KORANJURI.COM – Gerakan menolak reklamasi Teluk Benoa dikatakan, koordinator Pasubayan Desa Adat Bali Tolak Reklamasi, I Wayan Swarsa merupakan gerakan masyarakat Bali yang tergabung di Lembaga Desa Adat. Pihaknya sekaligus menepis tudingan yang menunjuk gerakan desa adat itu sebagai tindakan makar.

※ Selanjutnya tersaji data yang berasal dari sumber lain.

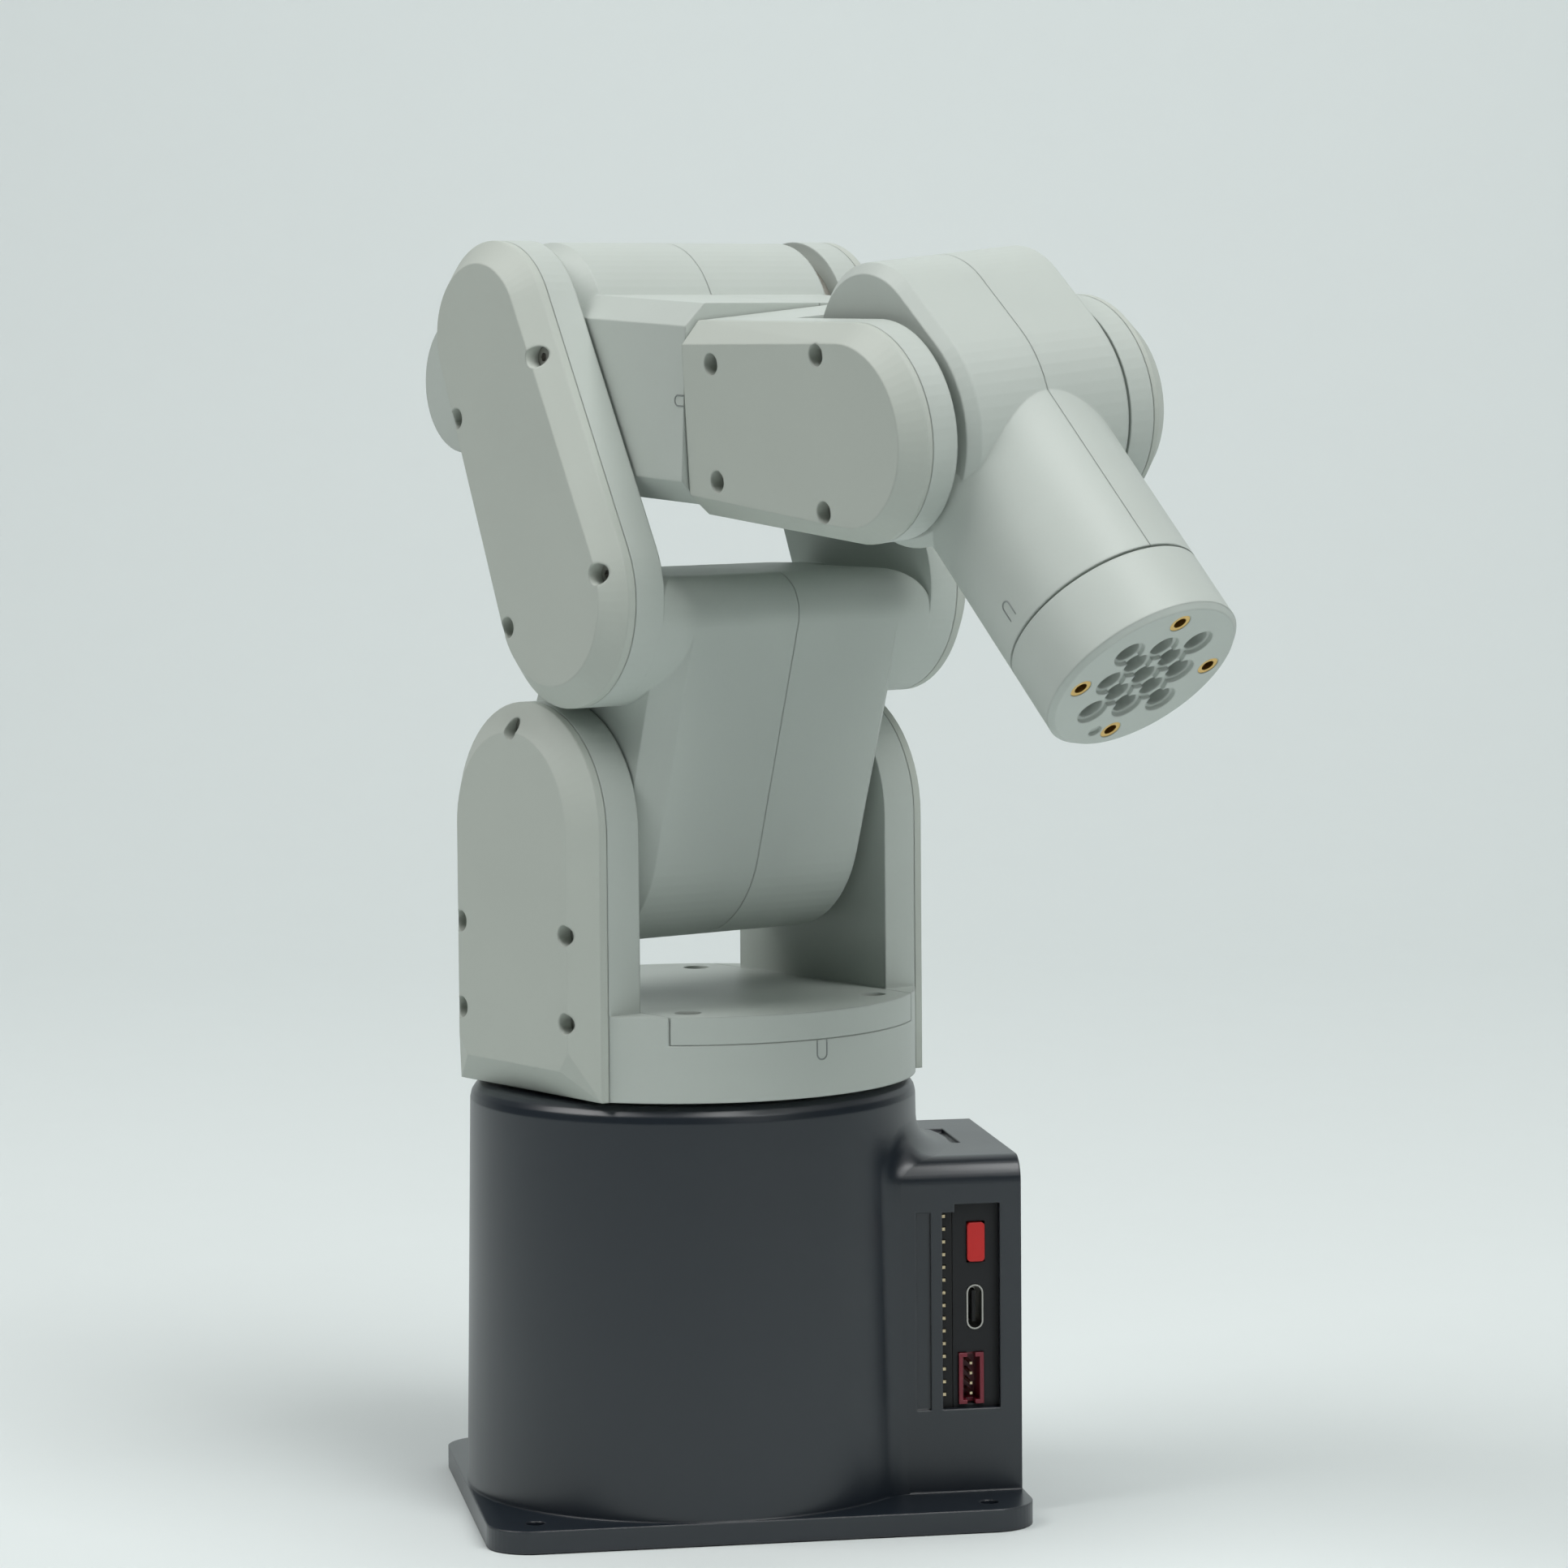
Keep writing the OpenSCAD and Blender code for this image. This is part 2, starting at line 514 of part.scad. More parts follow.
// ---- wrist fork ----
module j4_horn() color(steel) in_fork() difference() {
    union() {
        x_cyl(0, 0, 9, fork_rear - 0.25, fork_rear + 0.3, 48);
        x_cyl(0, 0, 7.5, fork_rear + 0.2, fork_rear + 4, 48);
    }
    for (a = [45:90:315]) x_cyl(5 * cos(a), 5 * sin(a), 1, fork_rear - 2, fork_rear + 6, 24);
}
module fork_side(s) {
    hull() {
        side_cyl(0, 0, fork_r, fork_in, fork_a - 5.4, s);
        side_box(fork_rear, fork_rear + 8, -fork_hh, fork_hh, fork_in, fork_a - 5.4, s);
    }
}
module fork_frame() in_fork() color(light) difference() {
    union() {
        fork_side(1);
        fork_side(-1);
        // yoke that joins the two arms behind the wrist body
        translate([fork_rear, -25.5, -fork_hh]) cube([15.2, 51, 2 * fork_hh]);
    }
    x_cyl(0, 0, 9.2, fork_rear - 1, fork_rear + 0.35, 48);
    x_cyl(0, 0, 7.6, fork_rear - 1, fork_rear + 4, 48);
    x_cyl(0, 0, 5, fork_rear - 1, fork_rear + 30, 32);
    for (s = [-1, 1]) {
        hull() {
            side_cyl(0, 0, 9, fork_in + 3, 40, s, 32);
            side_cyl(-34, 0, 7, fork_in + 3, 40, s, 32);
        }
        for (p = fork_holes) side_cyl(p[0], p[1], 1.25, fork_in + 0.7, 40, s, 24);
    }
    side_cyl(0, 0, 4, 18, 40, -1, 32);
    side_cyl(0, 0, 3, 18, 40, 1, 48);
}
module fork_cover(s) in_fork() color(light) difference() {
    hull() {
        side_cyl(0, 0, fork_r, fork_a - 5.4 + seam, fork_a - 4.2, s);
        side_cyl(0, 0, 16.9, fork_a - 1, fork_a, s);
        side_box(fork_rear, fork_rear + 8, -fork_hh, fork_hh, fork_a - 5.4 + seam, fork_a - 4.2, s);
        side_box(fork_rear, fork_rear + 8, -14.3, 14.3, fork_a - 1, fork_a, s);
    }
    hull() {
        side_cyl(0, 0, 9, 20, fork_a - 3, s, 32);
        side_cyl(-34, 0, 7, 20, fork_a - 3, s, 32);
    }
    for (p = fork_holes) {
        side_cyl(p[0], p[1], 1.35, 20, 60, s, 24);
        side_cyl(p[0], p[1], 2.1, fork_a - 4.2, 60, s, 32);
    }
}
module fork_cover_right() fork_cover(-1);
module fork_cover_left() fork_cover(1);
module fork_cover_screws() color(steel) in_fork() for (s = [-1, 1], p = fork_holes) {
    difference() {
        side_cyl(p[0], p[1], 1.9, fork_a - 4.15, fork_a - 2.65, s, 32);
        side_cyl(p[0], p[1], 0.9, fork_a - 3.3, fork_a - 2, s, 6);
    }
    side_cyl(p[0], p[1], 1.2, fork_a - 9.5, fork_a - 4.1, s, 24);
}
module j5_horn() color(steel) in_fork() difference() {
    union() {
        side_cyl(0, 0, 10, 18.6, fork_in - 0.01, -1, 48);
        side_cyl(0, 0, 3.9, fork_in - 0.1, fork_in + 4, -1, 32);
    }
    for (a = [0:60:300]) side_cyl(7 * cos(a), 7 * sin(a), 1, 15, 24, -1, 24);
}
module j5_idler() color(steel) in_fork() side_cyl(0, 0, 2.98, 14.9, fork_in + 2.9, 1, 48);

// ---- wrist body ----
module wrist_body(s) {
    end = s > 0 ? 19.9 : 18.4;
    hull() {
        side_cyl(0, 0, wrist_r, 0, end - 2, s);
        side_cyl(0, 0, wrist_r - 2, 0, end, s);
        side_cyl(-14.3, 4.1, 17.2, 0, end - 2, s);
        side_cyl(-14.3, 4.1, 15.2, 0, end, s);
    }
    intersection() {
        x_cyl(0, 0, tube_r, 0, tool_len - 14.8, 96);
        side_box(0, 80, -40, 40, 0, 40, s);
    }
}
module wrist_shell(s) in_wrist() color(light) difference() {
    wrist_body(s);
    side_box(-22, 10, -7.5, 8.5, -1, 12.2, s);
    side_box(14, 44.8, -9, 9, -1, 12.2, s);
    x_cyl(0, 0, 6.3, 40, 60, 48);
    if (s > 0) side_cyl(0, 0, 6.02, 14.4, 30, s, 48);
    if (s < 0) {
        side_cyl(0, 0, 6.3, 10, 30, s, 48);
        side_cyl(0, 0, 10.4, 18.4, 30, s, 48);
    }
}
module wrist_shell_right() wrist_shell(-1);
module wrist_shell_left() difference() {
    wrist_shell(1);
    in_wrist() translate([-80, -20, -80]) cube([200, 20 + seam, 200]);
}
module j5_servo() color([0.12, 0.12, 0.13]) in_wrist() difference() {
    union() {
        translate([-21.8, -12.1, -7.2]) cube([31.6, 24.2, 15.5]);
        side_cyl(0, 0, 6, 11, 18.55, -1, 48);
    }
    translate([-18, -8, 6]) cube([10, 3, 6]);
}
module j5_bearing() color(steel) in_wrist() difference() {
    side_cyl(0, 0, 6, 14.5, 19.8, 1, 48);
    side_cyl(0, 0, 3.04, 12, 24, 1, 48);
}
module j6_servo() color([0.12, 0.12, 0.13]) in_wrist() difference() {
    union() {
        translate([14.2, -12.1, -8.7]) cube([30.1, 24.2, 17.4]);
        x_cyl(0, 0, 6, 44, tool_len - 14.7, 48);
    }
    translate([20, -8, 6]) cube([10, 3, 6]);
}

// ---- tool end ----
module j6_horn() color(steel) in_wrist() difference() {
    x_cyl(0, 0, 9.5, tool_len - 14.6, tool_len - 12, 48);
    for (a = [45:90:315]) x_cyl(6 * cos(a), 6 * sin(a), 1, tool_len - 16, tool_len - 10, 24);
}
module tool_flange() in_wrist() color(light) difference() {
    union() {
        x_cyl(0, 0, tube_r, tool_len - 14.3, tool_len - 1, 128);
        translate([tool_len - 1.05, 0, 0]) rotate([0, 90, 0])
            cylinder(r1 = tube_r, r2 = tube_r - 1, h = 1.05, $fn = 128);
    }
    x_cyl(0, 0, 9.7, tool_len - 15, tool_len - 11.9, 48);
    // cavity behind the tool plate
    x_cyl(0, 0, 11.5, tool_len - 9.6, tool_len - 6, 64);
    for (i = [-1:1], j = [-1:1]) grid_hole(i * grid, j * grid);
    for (i = [-0.5, 0.5], j = [-0.5, 0.5]) grid_hole(i * grid, j * grid);
    for (a = [0:90:270]) x_cyl(insert_c * cos(a), insert_c * sin(a), 2.1, tool_len - 7, tool_len + 1, 32);
    // index dimple
    x_cyl(-3.9, -14.5, 1.4, tool_len - 0.7, tool_len + 1, 12);
}
module grid_hole(y, z) {
    x_cyl(y, z, grid_r, tool_len - 7, tool_len + 1, 32);
    x_cyl(y, z, 3.1, tool_len - 0.8, tool_len + 1, 32);
}
module tool_inserts() color(brass) in_wrist() for (a = [0:90:270]) difference() {
    x_cyl(insert_c * cos(a), insert_c * sin(a), 2.08, tool_len - 6.9, tool_len - 0.1, 32);
    x_cyl(insert_c * cos(a), insert_c * sin(a), 1.25, tool_len - 8, tool_len + 1, 24);
}

base_shell();
base_floor();
floor_screws();
controller_case();
display_panel();
front_button_left();
front_button_middle();
front_button_right();
power_button();
usb_shell();
usb_tongue();
signal_socket();
signal_pins();
bus_header();
bus_pins();
j1_servo();
j1_horn();
turret_frame();
turret_deck();
deck_screws();
ear_cover_right();
ear_cover_left();
ear_cover_screws();
j2_horn();
j2_idler();
arm_shell_right();
arm_shell_left();
arm_cover_right();
arm_cover_left();
arm_cover_screws();
j2_servo();
j2_bearing();
j3_horn();
j3_idler();
elbow_shell_right();
elbow_shell_left();
j3_servo();
j3_bearing();
j4_servo();
j4_horn();
fork_frame();
fork_cover_right();
fork_cover_left();
fork_cover_screws();
j5_horn();
j5_idler();
wrist_shell_right();
wrist_shell_left();
j5_servo();
j5_bearing();
j6_servo();
j6_horn();
tool_flange();
tool_inserts();
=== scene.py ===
"""Looks for the desktop robot arm: materials, small details, studio and camera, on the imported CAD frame."""
import json
import math

import bmesh
import bpy
from mathutils import Matrix, Vector


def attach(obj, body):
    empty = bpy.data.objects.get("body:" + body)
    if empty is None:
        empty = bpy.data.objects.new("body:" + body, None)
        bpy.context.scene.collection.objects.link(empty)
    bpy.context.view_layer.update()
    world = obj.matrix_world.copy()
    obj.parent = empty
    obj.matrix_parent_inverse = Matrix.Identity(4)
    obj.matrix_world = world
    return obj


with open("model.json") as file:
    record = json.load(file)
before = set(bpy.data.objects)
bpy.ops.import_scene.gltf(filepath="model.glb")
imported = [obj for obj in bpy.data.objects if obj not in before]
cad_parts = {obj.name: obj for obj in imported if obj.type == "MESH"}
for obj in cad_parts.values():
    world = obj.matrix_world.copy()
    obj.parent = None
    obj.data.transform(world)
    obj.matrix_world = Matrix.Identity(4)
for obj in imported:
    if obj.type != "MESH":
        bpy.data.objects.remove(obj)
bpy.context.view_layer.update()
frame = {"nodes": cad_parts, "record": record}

MM = 0.001
nodes = frame["nodes"]

# ---------------------------------------------------------------- placing, as in the CAD source
# rest angles of the turret, forearm, fork and wrist
YAW, FORE, ROLL, PITCH = (math.radians(a) for a in (-62.6, 2.9, 5.4, 44.2))
ELBOW_AT = (-7.88, 0, 233.42)  # elbow axis in the turret's frame, mm
WRIST_AT = (100.95, 0, -10.47)  # wrist axis in the forearm's frame, mm
TURRET = Matrix.Rotation(YAW, 4, "Z")
ELBOW = TURRET @ Matrix.Translation([c * MM for c in ELBOW_AT]) @ Matrix.Rotation(FORE, 4, "Y")
FORK = ELBOW @ Matrix.Translation([c * MM for c in WRIST_AT]) @ Matrix.Rotation(ROLL, 4, "X")
WRIST = FORK @ Matrix.Rotation(PITCH, 4, "Y")


# ---------------------------------------------------------------- materials
MOTTLE_SCALE = 38.0  # slow colour changes, per metre
SPECKLE_SHARE = 0.35  # how much of the fine grain joins the slow mottling
COAT_ROUGH = 0.25
WEAR_AND_HIGHLIGHT_FROM, WEAR_AND_HIGHLIGHT_TO = 0.995, 0.80  # cosine between rounded and flat normal, from no paler edge to full paler edge, which is part wear and part painted edge highlight
PALE_WEAR_AND_HIGHLIGHT = 0.6  # how far a paler edge goes towards white, part wear and part painted highlight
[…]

“Tudingan itu tanpa dasar, tudingan kebablasan. Apalagi disampaikan oleh pihak lain yang notabene belum pernah bicara dengan kami, Pasubayan,” jelas Wayan Swarsa usai menggelar kirab 110 buah bendera merah putih di Pura Sakenan, Pulau Serangan, Denpasar, 25 September 2016.
Namun berlandaskan jiwa dan adat Bali, pihaknya menerima dan memahami tudingan tersebut. Hukum adat di Bali, secara jelas telah menunjukkan tujuan dan dasar pembentukan desa adat adalah Pancasila dan UUD 45 pasal 18.
Gerakan tolak reklamasi Teluk Benoa, dikatakannya murni sebagai gerakan masyarakat yang merespons dan memperjuangkan keyakinan terkait kepatutan yang ada di Bali.
“Jadi bagaimana kami dikatakan sebagai gerakan separatis. Tapi kami menyadari mereka itu orang luar yang tidak paham seperti apa adat Bali itu,” ujarnya.
Swarsa mengatakan, Desa Adat tidak akan mengambil langkah lain kecuali memberikan peringatan dengan cara melakukan gerakan turun ke jalan mengirab ratusan bendera Merah Putih.
“Ini menunjukkan kami bagian dari NKRI yang punya hak bersuara. Tapi kalau sampai dua kali, tiga kali mengatakan hal yang sama, rakyat itu punya kuasa,” ucap Wayan Swarsa.
Kirab menempuh jarak sekitar 11 km dari titik nol Kota Denpasar di Lapangan Puputan Badung, dan berakhir di Pura Sakenan yang ada di Pulau Serangan. Selain diikuti oleh ribuan massa, anggota Komisi VI DPR RI, I Nyoman Dhamantra juga ikut dalam aksi long march.
Sementara, I Wayan ‘Gendo’ Suardana dari ForBALI mengatakan, kirab merah putih tersebut sekaligus untuk memperingati Hari Maritim Dunia dan Hari Puputan Badung.
“Ini sekaligus untuk menepis anggapan bahwa ForBALI dan Pasubayan anti NKRI. Gerakan ini bukan gerakan separatis yang didengungkan segelintir orang,” ujar Gendo.